Lack of Investment in Capital Projects
Around 47% of total GDP is agricultural and remittance. Fulfillment of basic needs of the citizens, current expenditure and corruption empties the national reserves. There is nothing left from the national reserves that actually invest in capital projects. For the FY 2078/79, Rs. 347 billion has been allocated for capital expenditure which is 21 percent of the total budget. Capital investment promotes the productivity in the country and make a country march towards self-reliant status.
Of the allocated fund, only few percentage of the fund actually go into investment. Factor life liquidity, corruption, interest rate, project related factors directly affect the actual investment in Capital Projects.
Hydro Investment is the most charming sector for capital investment in Nepal. This sector is passive and reaps return in longer run. Hence, direct and quick contribution is negligible.

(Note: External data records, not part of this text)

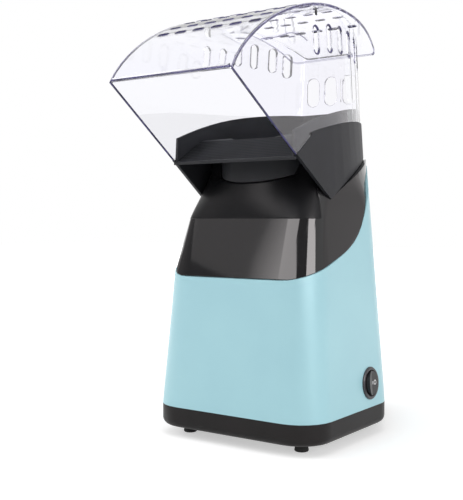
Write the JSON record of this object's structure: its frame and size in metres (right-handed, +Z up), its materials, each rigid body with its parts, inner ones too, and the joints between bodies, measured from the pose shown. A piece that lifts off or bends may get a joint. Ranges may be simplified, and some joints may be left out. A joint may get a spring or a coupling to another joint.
{
  "type": "hot-air popcorn popper",
  "caption": "Hot-air popcorn popper with a clear front-opening hood on a dark chute, a tapered housing with a round rocker switch, and a fan, motor and heater inside.",
  "frame": {"origin": "bottom centre of the bounding box, on the plane the feet stand on", "axes": "+Z up, -Y to the front where the hood opens, +X to the operator's right, the side with the switch"},
  "size_m": [0.1434, 0.2462, 0.3101],
  "materials": {
    "dark_plastic": "fine moulded grain, dark charcoal",
    "foot_rubber": "matt black rubber",
    "blue_plastic": "smooth satin gloss, pale aqua",
    "cowl_plastic": "polished dark grey",
    "chute_plastic": "fine matt grain, dark grey",
    "clear_plastic": "clear polished plastic",
    "chamber_aluminium": "spun aluminium",
    "silicone": "heat-proof silicone",
    "duct_steel": "galvanised sheet",
    "mica": "mica board",
    "heater_wire": "resistance wire",
    "ceramic": "ceramic and pressed brass",
    "bronze": "plain bronze and brass",
    "shaft_steel": "ground steel",
    "core_steel": "varnished laminations and windings",
    "board_green": "solder-masked board",
    "switch_plastic": "polished black"
  },
  "bodies": {
    "base": {"base_tray": "dark_plastic", "foot_front_left": "foot_rubber", "foot_front_right": "foot_rubber", "foot_rear_left": "foot_rubber", "foot_rear_right": "foot_rubber", "housing_shell": "blue_plastic", "cowl": "cowl_plastic", "popping_chamber": "chamber_aluminium", "chamber_seal": "silicone", "heat_duct": "duct_steel", "mica_board_a": "mica", "mica_board_b": "mica", "heater_coil": "heater_wire", "thermal_cutoff": "ceramic", "thermal_fuse": "ceramic", "fan_deck": "duct_steel", "motor_can": "duct_steel", "motor_endcap": "dark_plastic", "bearing_upper": "bronze", "bearing_lower": "bronze", "rectifier_board": "board_green", "switch_bezel": "switch_plastic", "switch_terminals": "bronze", "cord_inlet": "dark_plastic", "base_screws": "shaft_steel", "deck_screws": "shaft_steel"},
    "cover": {"chute": "chute_plastic", "hood_walls": "clear_plastic", "hood_roof": "clear_plastic"},
    "rotor": {"motor_shaft": "shaft_steel", "armature": "core_steel", "fan": "dark_plastic"},
    "switch_rocker": {"rocker": "switch_plastic"}
  },
  "joints": [
    {"name": "cover_lift", "type": "slide", "parent": "base", "child": "cover", "axis": [0, 0, 1], "range_m": [0, 0.06]},
    {"name": "rotor_spin", "type": "hinge", "parent": "base", "child": "rotor", "pos_m": [0, 0.008, 0.05], "axis": [0, 0, 1], "continuous": true},
    {"name": "rocker_tilt", "type": "hinge", "parent": "base", "child": "switch_rocker", "pos_m": [0.06772, 0.0235, 0.03972], "axis": [-0.0669, 0, 0.9978], "range_deg": [-18, 0]}
  ]
}
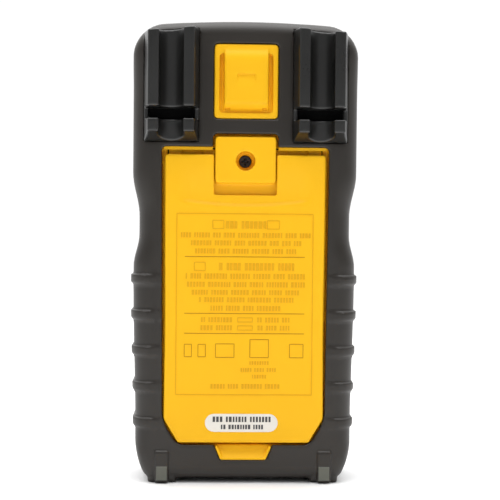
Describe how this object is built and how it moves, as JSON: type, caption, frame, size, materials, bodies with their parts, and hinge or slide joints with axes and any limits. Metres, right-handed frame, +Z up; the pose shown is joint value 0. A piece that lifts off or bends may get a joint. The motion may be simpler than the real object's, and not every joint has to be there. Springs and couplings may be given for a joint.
{
  "type": "handheld digital multimeter",
  "caption": "Handheld multimeter with a yellow inner case, dark rubber overmould, hinged tilt stand, probe holders, rotary selector, keys, blank display and input jacks.",
  "frame": {"origin": "middle of the meter's bounding box at its base, standing on its feet", "axes": "+Z up, the display faces -Y, the back with its stand faces +Y, +X to the right seen from the front"},
  "size_m": [0.0904, 0.049, 0.183],
  "materials": {
    "yellow_abs": "fine moulded texture",
    "overmould": "matt, fine grain",
    "holder_plastic": "satin",
    "seal": "matt",
    "silicone_mat": "matt",
    "screw_steel": "zinc plated",
    "screw_black": "black oxide",
    "brass": "turned",
    "pin_steel": "polished",
    "spring_steel": "nickel plated",
    "tin_plate": "tin plated",
    "label": "printed film",
    "bezel_plastic": "gloss",
    "lens": "clear",
    "lcd": "grey-green, blank",
    "white_plastic": "satin",
    "zebra": "matt",
    "overlay": "fine texture",
    "ring_red": "satin",
    "ring_grey": "satin",
    "jack_plastic": "satin",
    "knob_plastic": "satin",
    "pointer_white": "satin",
    "acetal": "satin",
    "board": "solder mask",
    "chip": "moulded",
    "capacitor": "sleeved",
    "fuse_ceramic": "glazed",
    "cell_jacket": "plain sleeve",
    "key_rubber": "satin"
  },
  "bodies": {
    "meter": {"front_case": "yellow_abs", "rear_case": "yellow_abs", "front_overmould": "overmould", "rear_overmould": "overmould", "case_gasket": "seal", "case_screws": "screw_steel", "probe_holder_left": "holder_plastic", "probe_holder_right": "holder_plastic", "probe_holder_screws": "screw_steel", "battery_door_gasket": "seal", "door_screw_insert": "brass", "display_bezel": "bezel_plastic", "display_lens": "lens", "lcd_panel": "lcd", "lcd_frame": "white_plastic", "backlight_panel": "white_plastic", "zebra_strips": "zebra", "face_overlay": "overlay", "jack_rings_red": "ring_red", "jack_rings_black": "ring_grey", "jack_block": "jack_plastic", "detent_ring": "acetal", "keypad_mat": "silicone_mat", "main_pcb": "board", "pcb_chips": "chip", "pcb_capacitors": "capacitor", "shield_can": "tin_plate", "buzzer": "chip", "fuse_10a": "fuse_ceramic", "fuse_ma": "fuse_ceramic", "fuse_clips": "brass", "battery_cell_1": "cell_jacket", "battery_cell_2": "cell_jacket", "battery_springs": "spring_steel", "battery_plates": "spring_steel", "input_jack_1": "brass", "input_jack_2": "brass", "input_jack_3": "brass", "input_jack_4": "brass"},
    "knob": {"rotary_knob": "knob_plastic", "knob_pointer": "pointer_white", "selector_rotor": "acetal", "rotor_contacts": "brass", "detent_balls": "pin_steel", "detent_springs": "spring_steel", "knob_clip": "pin_steel"},
    "door": {"battery_door": "yellow_abs", "stand_hinge_pins": "pin_steel"},
    "door_screw": {"battery_door_screw": "screw_black", "door_screw_retainer": "seal"},
    "stand": {"tilt_stand": "yellow_abs", "serial_label": "label"},
    "key_1": {"key_1": "key_rubber"},
    "key_2": {"key_2": "key_rubber"},
    "key_3": {"key_3": "key_rubber"},
    "key_4": {"key_4": "key_rubber"},
    "key_5": {"key_5": "key_rubber"}
  },
  "joints": [
    {"name": "knob_turn", "type": "hinge", "parent": "meter", "child": "knob", "pos_m": [0, -0.02, 0.072], "axis": [0, 1, 0], "range_deg": [0, 150]},
    {"name": "stand_tilt", "type": "hinge", "parent": "door", "child": "stand", "pos_m": [0, 0.0118, 0.1268], "axis": [1, 0, 0], "range_deg": [0, 38]},
    {"name": "door_tip", "type": "hinge", "parent": "meter", "child": "door", "pos_m": [0, 0.016, 0.0158], "axis": [-1, 0, 0], "range_deg": [0, 30]},
    {"name": "door_screw_back_out", "type": "slide", "parent": "door", "child": "door_screw", "axis": [0, 1, 0], "range_m": [0, 0.005]},
    {"name": "key_1_press", "type": "slide", "parent": "meter", "child": "key_1", "axis": [0, 1, 0], "range_m": [0, 0.0008], "stiffness_N_per_m": 1500, "springref_m": -0.0003},
    {"name": "key_2_press", "type": "slide", "parent": "meter", "child": "key_2", "axis": [0, 1, 0], "range_m": [0, 0.0008], "stiffness_N_per_m": 1500, "springref_m": -0.0003},
    {"name": "key_3_press", "type": "slide", "parent": "meter", "child": "key_3", "axis": [0, 1, 0], "range_m": [0, 0.0008], "stiffness_N_per_m": 1500, "springref_m": -0.0003},
    {"name": "key_4_press", "type": "slide", "parent": "meter", "child": "key_4", "axis": [0, 1, 0], "range_m": [0, 0.0008], "stiffness_N_per_m": 1500, "springref_m": -0.0003},
    {"name": "key_5_press", "type": "slide", "parent": "meter", "child": "key_5", "axis": [0, 1, 0], "range_m": [0, 0.0008], "stiffness_N_per_m": 1500, "springref_m": -0.0003}
  ]
}
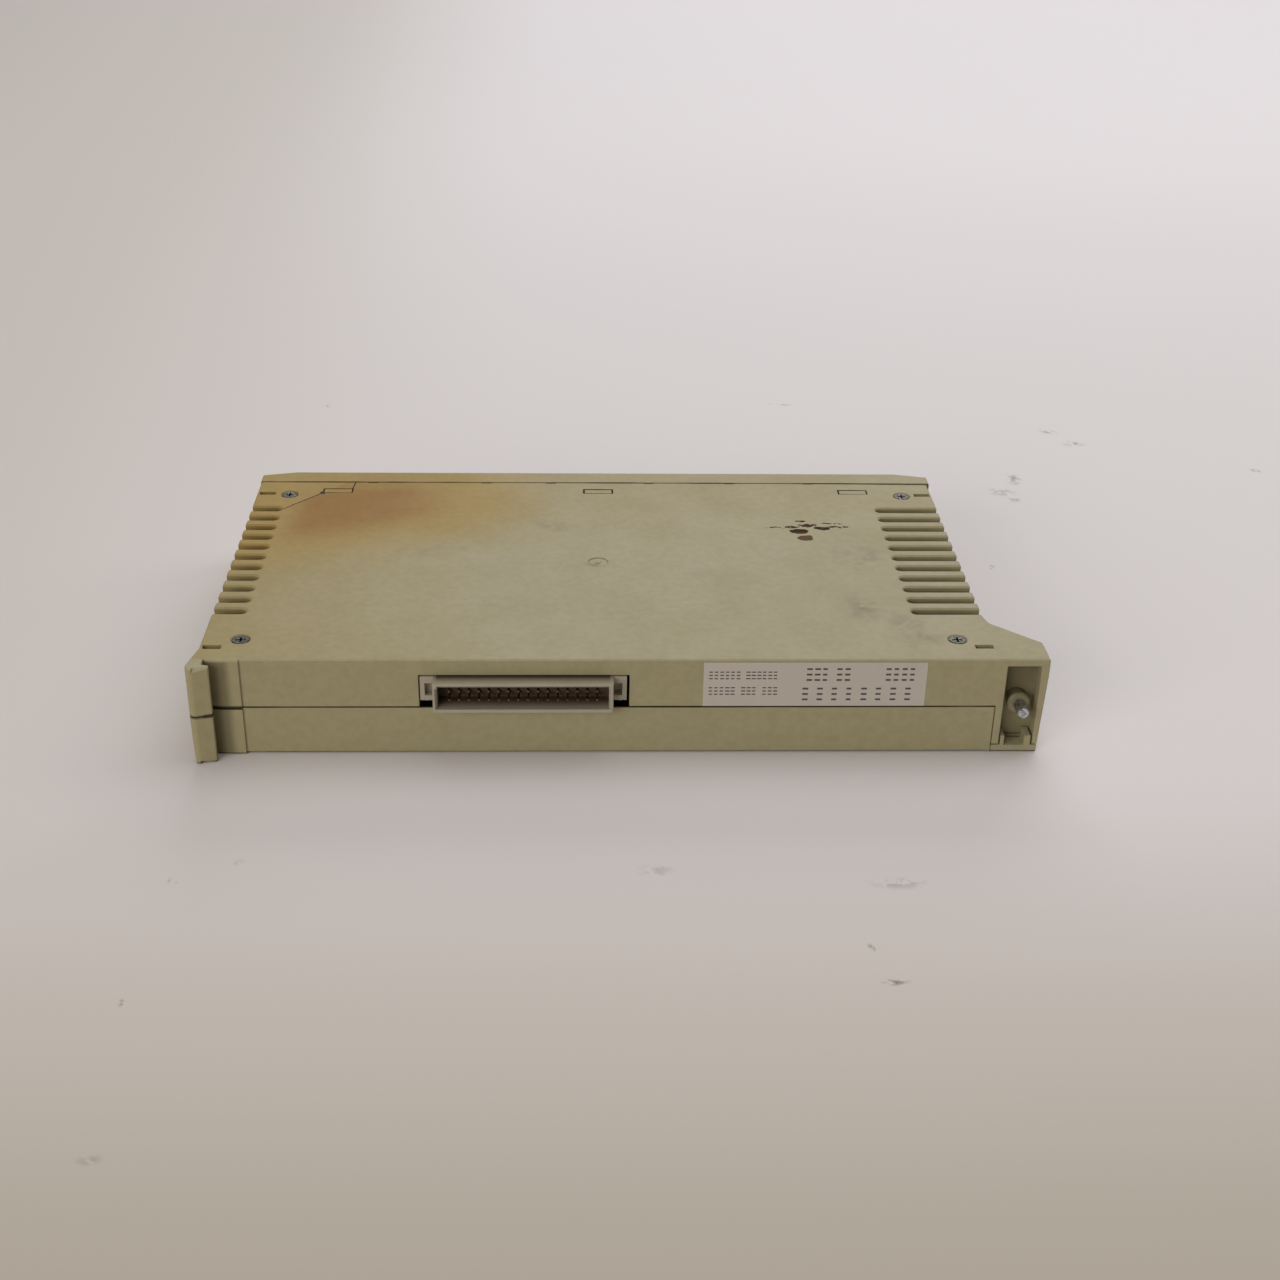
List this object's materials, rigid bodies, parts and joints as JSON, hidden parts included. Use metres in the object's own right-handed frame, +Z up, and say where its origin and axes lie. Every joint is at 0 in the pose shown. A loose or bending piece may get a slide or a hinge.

All other capital investment sector are developing and are risky for investment which encourages individuals and government not to invest further more in risky projects. Lack of capital investment will lead to low production and low production will lead to low economic growth. Nepal is stuck in the loop and productive capital investment will break this loop and lead to economic development.
Lack of Industries and Enterprises
This is the outcome of lack of capital projects. Nepalese investments are either fulfilling the basic needs or are investment in regular non-risky projects. Only around 11% of Nepal’s GDP comes from industry sector which is very low for a economy.
Industries and enterprises signify the independent nature of any economy. Manufacturing and production reflect the competency of a country. Promotion of Industries promotes employment, productivity, less trade deficit and encourages prosperity in the country.